The emergence of 19-year-old Primavera product Patrick Cutrone only intensifies the competition for places but there is also the very real prospect of another proven goalscorer arriving before August 31, with Pierre-Emerick Aubameyang's admission that he would be open to returning to Milan merely backing up the point made by another former Rossonero, Kaka, that San Siro is suddenly an attractive destination again.
"I hope that this is the right time for the giant to reawaken," the Brazilian enthused. "I think will see Milan fighting for the best players in Italy and Europe."
Still, money doesn't guarantee success and Montella faces a tough task in trying to extract consistency from a first-choice starting line-up likely to feature at least nine new faces this season, many of whom are new to Serie A.

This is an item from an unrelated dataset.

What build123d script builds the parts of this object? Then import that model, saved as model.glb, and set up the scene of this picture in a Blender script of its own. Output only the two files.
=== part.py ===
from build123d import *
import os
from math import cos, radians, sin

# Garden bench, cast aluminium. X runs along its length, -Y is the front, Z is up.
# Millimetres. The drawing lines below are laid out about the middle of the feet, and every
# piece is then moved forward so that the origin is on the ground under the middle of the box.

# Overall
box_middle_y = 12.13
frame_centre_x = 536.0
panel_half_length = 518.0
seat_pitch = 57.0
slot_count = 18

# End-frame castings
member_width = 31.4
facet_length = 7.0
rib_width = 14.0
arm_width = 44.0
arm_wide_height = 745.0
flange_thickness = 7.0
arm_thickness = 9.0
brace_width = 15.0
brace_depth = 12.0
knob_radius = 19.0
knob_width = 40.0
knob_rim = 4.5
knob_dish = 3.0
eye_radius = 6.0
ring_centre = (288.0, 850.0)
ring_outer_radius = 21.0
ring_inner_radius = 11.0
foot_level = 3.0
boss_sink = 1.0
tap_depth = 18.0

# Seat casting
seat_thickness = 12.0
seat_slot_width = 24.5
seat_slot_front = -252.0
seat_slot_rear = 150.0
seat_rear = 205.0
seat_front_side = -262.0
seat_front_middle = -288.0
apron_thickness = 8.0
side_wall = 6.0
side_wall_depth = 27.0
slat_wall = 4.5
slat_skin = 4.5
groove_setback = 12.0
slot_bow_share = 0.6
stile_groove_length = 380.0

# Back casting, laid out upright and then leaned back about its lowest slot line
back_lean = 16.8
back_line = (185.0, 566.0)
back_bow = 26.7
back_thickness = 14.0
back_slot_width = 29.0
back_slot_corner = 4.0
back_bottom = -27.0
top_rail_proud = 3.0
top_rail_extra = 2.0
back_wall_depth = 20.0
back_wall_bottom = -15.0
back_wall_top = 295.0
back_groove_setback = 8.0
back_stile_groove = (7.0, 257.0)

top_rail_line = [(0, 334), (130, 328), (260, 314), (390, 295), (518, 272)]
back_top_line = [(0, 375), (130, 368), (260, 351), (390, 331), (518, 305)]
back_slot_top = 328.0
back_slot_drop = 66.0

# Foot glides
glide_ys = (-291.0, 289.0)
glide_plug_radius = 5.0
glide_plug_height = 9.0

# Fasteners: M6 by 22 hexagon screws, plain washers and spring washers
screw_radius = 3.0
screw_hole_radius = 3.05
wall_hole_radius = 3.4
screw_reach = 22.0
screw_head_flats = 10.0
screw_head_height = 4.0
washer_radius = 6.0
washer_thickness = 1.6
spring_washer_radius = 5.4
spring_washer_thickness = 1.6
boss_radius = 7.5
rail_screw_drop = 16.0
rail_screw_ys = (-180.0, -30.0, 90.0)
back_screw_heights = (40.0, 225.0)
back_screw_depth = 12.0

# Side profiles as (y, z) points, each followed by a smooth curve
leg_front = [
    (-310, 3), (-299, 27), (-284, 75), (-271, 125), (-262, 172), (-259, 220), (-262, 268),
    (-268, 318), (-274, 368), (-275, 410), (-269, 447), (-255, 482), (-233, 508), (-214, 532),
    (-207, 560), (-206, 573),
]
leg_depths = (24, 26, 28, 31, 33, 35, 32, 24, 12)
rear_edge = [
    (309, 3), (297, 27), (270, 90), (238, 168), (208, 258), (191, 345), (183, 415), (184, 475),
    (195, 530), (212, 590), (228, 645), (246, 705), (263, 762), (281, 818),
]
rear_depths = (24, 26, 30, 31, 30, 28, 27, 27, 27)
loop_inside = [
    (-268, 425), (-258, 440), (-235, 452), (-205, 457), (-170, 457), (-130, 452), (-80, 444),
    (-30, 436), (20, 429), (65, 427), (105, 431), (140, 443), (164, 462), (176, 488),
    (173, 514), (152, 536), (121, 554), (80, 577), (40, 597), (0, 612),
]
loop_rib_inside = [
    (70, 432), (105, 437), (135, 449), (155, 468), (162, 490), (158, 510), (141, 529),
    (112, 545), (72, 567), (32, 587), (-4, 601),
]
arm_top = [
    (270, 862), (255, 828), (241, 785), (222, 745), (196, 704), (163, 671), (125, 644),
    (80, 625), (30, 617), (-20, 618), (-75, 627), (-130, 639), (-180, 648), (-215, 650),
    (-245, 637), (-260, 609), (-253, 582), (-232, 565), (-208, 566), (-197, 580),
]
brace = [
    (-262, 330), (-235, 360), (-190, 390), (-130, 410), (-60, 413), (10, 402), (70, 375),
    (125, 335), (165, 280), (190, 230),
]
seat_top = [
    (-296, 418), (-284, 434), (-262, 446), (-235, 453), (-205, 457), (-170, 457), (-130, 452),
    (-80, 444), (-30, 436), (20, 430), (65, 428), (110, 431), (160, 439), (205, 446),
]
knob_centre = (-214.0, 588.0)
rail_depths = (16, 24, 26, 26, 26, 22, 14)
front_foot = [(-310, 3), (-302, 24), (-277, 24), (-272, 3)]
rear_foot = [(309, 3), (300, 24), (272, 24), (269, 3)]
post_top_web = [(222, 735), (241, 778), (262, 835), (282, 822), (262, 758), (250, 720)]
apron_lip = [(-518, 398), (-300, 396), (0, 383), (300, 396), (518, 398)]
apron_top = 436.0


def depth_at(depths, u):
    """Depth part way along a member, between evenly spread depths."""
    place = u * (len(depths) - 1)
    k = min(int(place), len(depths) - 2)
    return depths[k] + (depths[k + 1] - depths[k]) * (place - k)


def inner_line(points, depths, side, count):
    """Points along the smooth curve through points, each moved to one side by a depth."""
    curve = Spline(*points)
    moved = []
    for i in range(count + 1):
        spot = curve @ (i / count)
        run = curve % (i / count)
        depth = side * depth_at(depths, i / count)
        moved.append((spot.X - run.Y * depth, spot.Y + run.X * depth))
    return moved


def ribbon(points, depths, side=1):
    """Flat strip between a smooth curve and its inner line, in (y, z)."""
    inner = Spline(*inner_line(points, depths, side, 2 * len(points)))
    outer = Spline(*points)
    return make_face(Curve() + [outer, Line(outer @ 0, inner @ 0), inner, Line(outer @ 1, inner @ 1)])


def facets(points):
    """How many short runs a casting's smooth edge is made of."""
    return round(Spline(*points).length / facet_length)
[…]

As the team's new leader, Bonucci's influence will, therefore, be key and he sees parallels between his new squad and the Juve side of 2011, which was transformed into title winners under Antonio Conte despite coming off the back of two seventh-placed finishes.
"I chose Milan because in my head I have the idea of repeating the path I trod at Juventus, where we started from a reconstruction, like is the case here, and ended up at the top," the defender told the Gazzetta dello Sport on Tuesday.
"I want to go even higher here: within four years I hope to win the Champions League. I want to win everything. My aim is to bring Milan back to the Olympus of world football."
Milan fans are also dreaming of reclaiming their place among the game's elite after an incredibly exciting summer at San Siro. Hope has made a welcome return to the Curva Sud.
However, expectations have risen, too, and the onus is now on Montella, Bonucci and their expensively assembled side to live up to them.